I have been going back and forth on the pitch of the facing line going up the shaft. Originally, I was basing a lot of the pattern on HJ Mitchell’s motorcycle boot, which cants the shaft at a 6 degree angle, but I am wondering if that’s intended to place the boot into proper position for motorcycle riding, being a motorcycle boot and all. I made the pattern (and shaft angle on the last) closer to his riding boot pattern that doesn’t have the lean.
I also started laying out the flower “broguing” detail, if you can call it that.
Congrats!
Well, after revisiting my last design process, I think I have found why I was struggling so much to get a good fit. My wife’s foot swings really wide and the George Koleff method for last design doesn’t do a great job at accommodating toe swing like that. After working through the method from Furuse, I have taken a stab at re-working the last design here and think I have something much more elegant looking. Still need to print a fitter to validate, but the measurements so far are making a lot more sense.
Pulled a sample of some leather for a future project over the toe to get a good look at the shape. I definitely like this new method. That new leather is looking pretty good too (Natural “metta catherina” horsebutt from Cordovan.co)
Got the thumbs up on the fitter after only 2 iterations this time and with only minor tweaks needed. New last is looking really good. Going to make a leather fitter on it next.
Working on an actual leather fitter now for my wife to validate things translate from the 3d printed fitters. Fighting a little bit of bagginess on the top of the foot.
Pretty swanky fitters. Planning to cement them?
Yah, they’ll get some thinner horse strip insoles and then cement construction.
I might end up making a real pair based on this pattern too. She has mentioned wanting a black pair of boots as well and a good chunk of the work is already done with making the pattern… So, why not?
Now on a real last and actually pulled over an insole/cemented together. Should be good to try on tomorrow.
Got the thumbs up on the fit. Thumbs down on doing a spin off on this pattern. Looks like I will do a spin off on a bit taller boot, which probably works better as a stepping stone to the real tall boot anyway.
Spin off boots are happening. Probably going to be CF Stead flint kudu.
Going go play with these Cloe buffalo insoles too. Man, they are thick!
Should work well to visually bulk the boots up a bit since for these spin offs, she wants something more combat boot-ish, and this last is fairly sleek.
Looks like pretty clean work!
I’m struck by how far the holdfast looks at the back of the heel. I’ve had trouble lasting there with thick, sole-leather boot counters.
So here’s my thought process, and I reserve the right for it to bite me ![]()
I am planning to welt from just behind the ball line to the toe and then do the rear with a shank cover/rand in pretty tight, somewhat cowboy boot-ish. The waist and heel will get stitched into the holdfast, but no welt.
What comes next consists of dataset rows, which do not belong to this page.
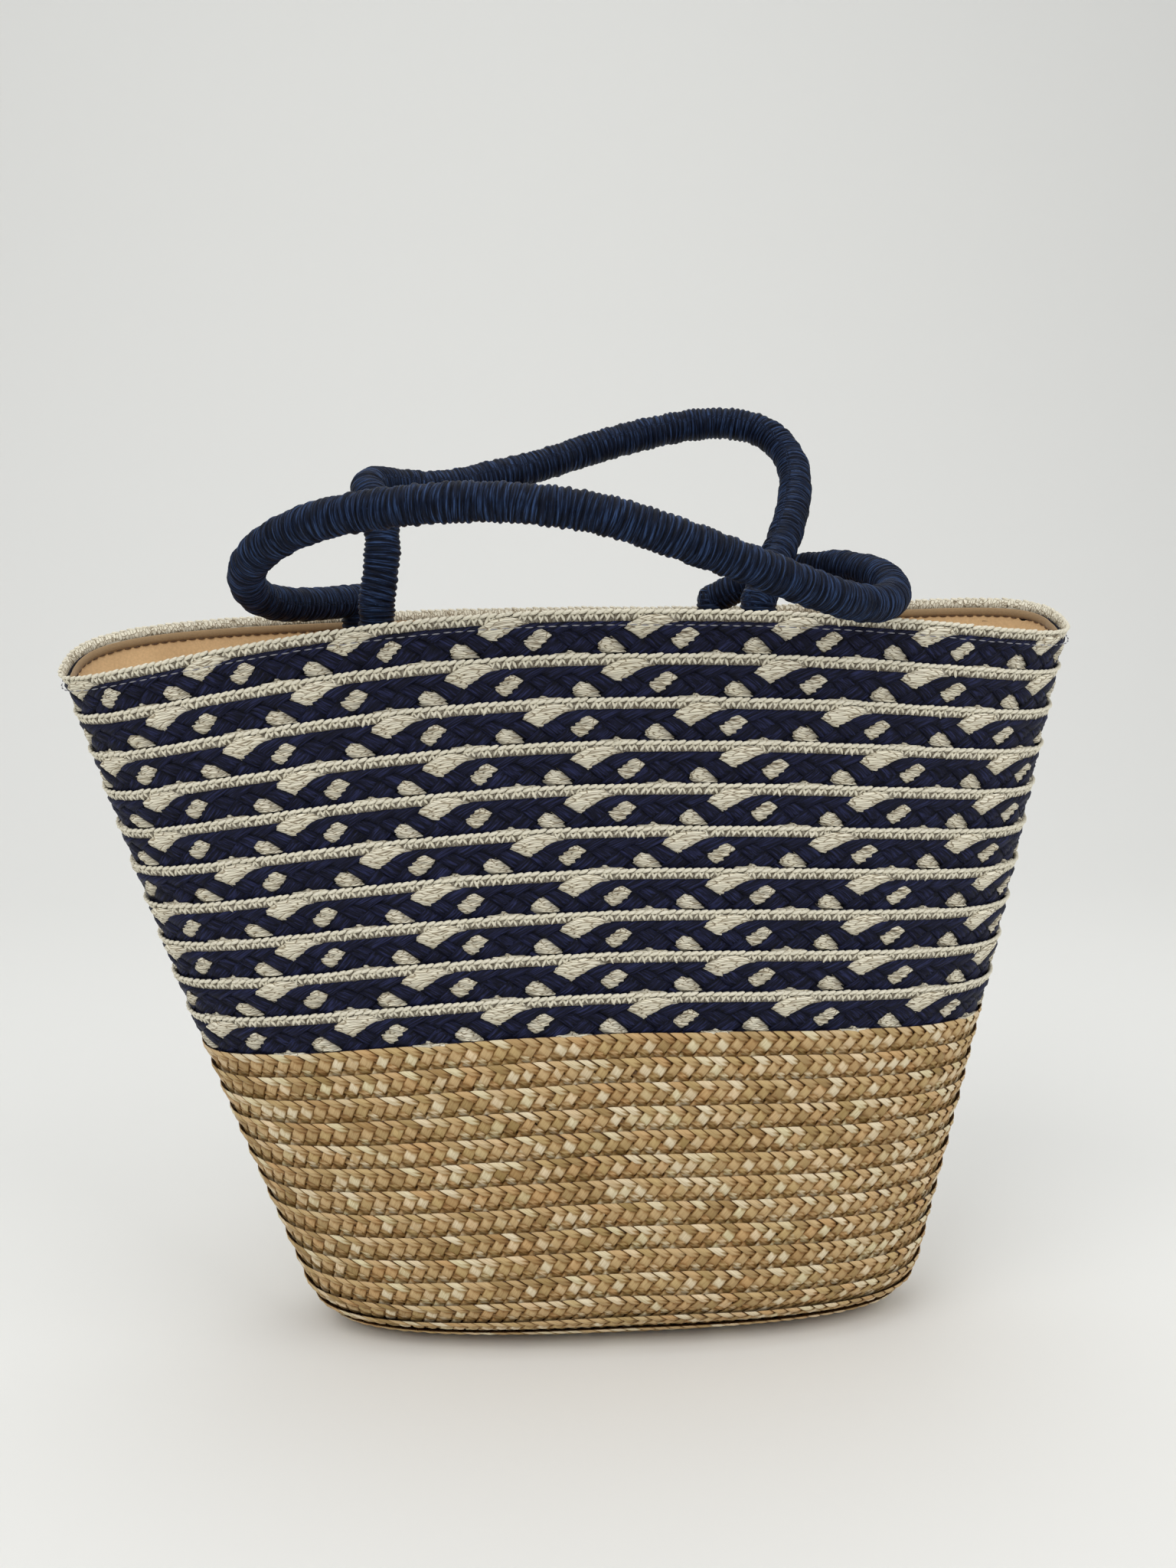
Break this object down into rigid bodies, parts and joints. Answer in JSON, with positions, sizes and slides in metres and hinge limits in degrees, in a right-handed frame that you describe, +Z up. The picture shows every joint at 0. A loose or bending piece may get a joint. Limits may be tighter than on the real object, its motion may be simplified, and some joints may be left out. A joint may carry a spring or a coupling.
{
  "type": "woven market basket",
  "caption": "Soft oval market basket of sewn straw and navy-and-cream paper plait, with a cloth lining and short rope handles that swing.",
  "frame": {"origin": "centre of the basket's flat underside, on the surface it stands on", "axes": "+Z up out of the mouth, +X to the right along the basket's length, +Y from the front wall to the back wall"},
  "size_m": [0.4765, 0.2175, 0.4514],
  "materials": {
    "straw_plait": "matte",
    "paper_plait": "matte",
    "lining_cloth": "matte",
    "hem_thread": "matte",
    "pale_thread": "matte",
    "rope_wrap": "satin",
    "rope_core": "matte"
  },
  "bodies": {
    "basket": {"straw_base_centre": "straw_plait", "straw_base_course": "straw_plait", "straw_wall_course_01": "straw_plait", "straw_wall_course_02": "straw_plait", "straw_wall_course_03": "straw_plait", "straw_wall_course_04": "straw_plait", "straw_wall_course_05": "straw_plait", "straw_wall_course_06": "straw_plait", "straw_wall_course_07": "straw_plait", "straw_wall_course_08": "straw_plait", "straw_wall_course_09": "straw_plait", "straw_wall_course_10": "straw_plait", "straw_wall_course_11": "straw_plait", "straw_wall_course_12": "straw_plait", "straw_wall_course_13": "straw_plait", "straw_wall_course_14": "straw_plait", "straw_wall_course_15": "straw_plait", "paper_wall_course_01": "paper_plait", "paper_wall_course_02": "paper_plait", "paper_wall_course_03": "paper_plait", "paper_wall_course_04": "paper_plait", "paper_wall_course_05": "paper_plait", "paper_wall_course_06": "paper_plait", "paper_wall_course_07": "paper_plait", "paper_wall_course_08": "paper_plait", "paper_wall_course_09": "paper_plait", "paper_wall_course_10": "paper_plait", "lining_back": "lining_cloth", "lining_front": "lining_cloth", "lining_bottom": "lining_cloth", "lining_hem": "lining_cloth", "hem_stitching": "hem_thread", "rim_stitching": "pale_thread", "back_handle_tail_left": "rope_wrap", "back_handle_tail_right": "rope_wrap", "front_handle_tail_left": "rope_wrap", "front_handle_tail_right": "rope_wrap", "handle_stitches": "pale_thread"},
    "back_handle": {"back_handle_core": "rope_core", "back_handle_wrap": "rope_wrap"},
    "front_handle": {"front_handle_core": "rope_core", "front_handle_wrap": "rope_wrap"}
  },
  "joints": [
    {"name": "back_handle_hinge", "type": "hinge", "parent": "basket", "child": "back_handle", "pos_m": [-0.0375, 0.04496, 0.353], "axis": [-0.9998, -0.0207, 0], "range_deg": [0, 110]},
    {"name": "front_handle_hinge", "type": "hinge", "parent": "basket", "child": "front_handle", "pos_m": [-0.0275, -0.04557, 0.353], "axis": [0.9999, -0.0129, 0], "range_deg": [0, 50]}
  ]
}
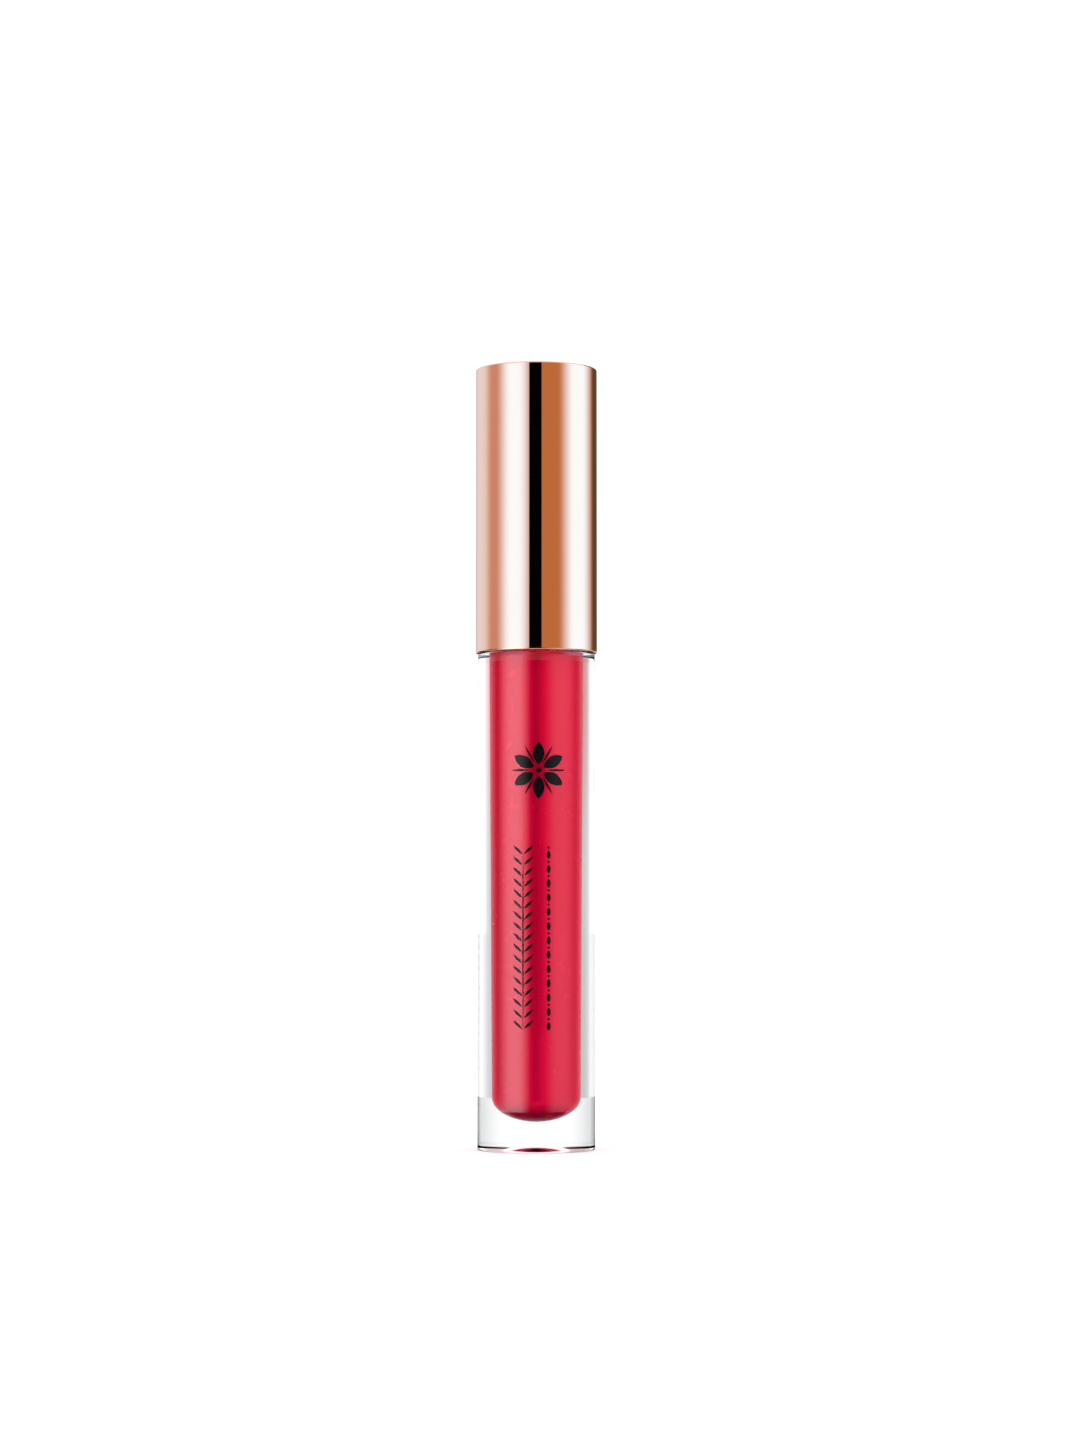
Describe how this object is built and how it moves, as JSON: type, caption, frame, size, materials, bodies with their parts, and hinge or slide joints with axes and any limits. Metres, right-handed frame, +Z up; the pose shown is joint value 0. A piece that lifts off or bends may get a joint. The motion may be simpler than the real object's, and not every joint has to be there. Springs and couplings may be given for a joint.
{
  "type": "lip gloss tube",
  "caption": "Thick-walled clear tube of lip gloss with a tall metallised screw cap that carries the doe-foot wand.",
  "frame": {"origin": "centre of the bottle's base, on the surface that the tube stands on", "axes": "+Z up along the tube's axis, from the base to the cap; the printed front faces -Y"},
  "size_m": [0.0186, 0.0186, 0.1187],
  "materials": {
    "clear_plastic": "clear, polished, thick-walled",
    "lip_gloss": "opaque crimson-pink cream, wet",
    "wiper_plastic": "natural soft polyethylene",
    "washer_foam": "closed-cell foam",
    "rose_gold": "vacuum-metallised rose gold, mirror polish",
    "inner_plastic": "natural polypropylene",
    "weight_steel": "turned, bare",
    "stem_plastic": "smooth natural plastic",
    "flocking": "short nylon flock, soaked with gloss"
  },
  "bodies": {
    "bottle": {"bottle": "clear_plastic", "gloss_fill": "lip_gloss", "wiper": "wiper_plastic"},
    "washer": {"sealing_washer": "washer_foam"},
    "weight": {"cap_weight": "weight_steel"},
    "cap": {"cap_shell": "rose_gold", "inner_cap": "inner_plastic", "stem": "stem_plastic", "tip_core": "inner_plastic", "tip_flock": "flocking"}
  },
  "joints": [
    {"name": "pull_out", "type": "slide", "parent": "bottle", "child": "washer", "axis": [0, 0, 1], "range_m": [0, 0.085]},
    {"name": "cap_rise", "type": "slide", "parent": "washer", "child": "weight", "axis": [0, 0, 1], "range_m": [0, 0.0032]},
    {"name": "cap_twist", "type": "hinge", "parent": "weight", "child": "cap", "pos_m": [0, 0, 0.09], "axis": [0, 0, 1], "range_deg": [0, 540]}
  ],
  "couplings": [
    {"joint": "cap_rise", "follows": "cap_twist", "m_per_rad": 0.00033693}
  ]
}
I tapered in the big, thick insole to create more or less a new feather line, since the bottom of the last is fairly foot shaped. From there, I did the holdfast around the front at 6mm from the end and about 7.5mm from the edge around the waist and back. I somewhat softened the edge in the back though to taper it in.
I’m planning on pre-lasting the counter to pull it in nice and tight and trim it back before the holdfast. I’ll do an internal counter pocket, so not doubling up the outer leather in the rear. For this interim boot, I’m going to use some kudu. For the real boot, I’ll be using horse front. Both in the ~4-4.5oz range, so fairly soft temper and not overly thick. Lining will be 2-3 oz horse front.
Hopefully, that combo will let me pull in tight to the heel and manage any pleats decently. If not, this insole is thick enough that I can just cut the holdfast off in the rear, only peg, and make a different approach for the “real” pair.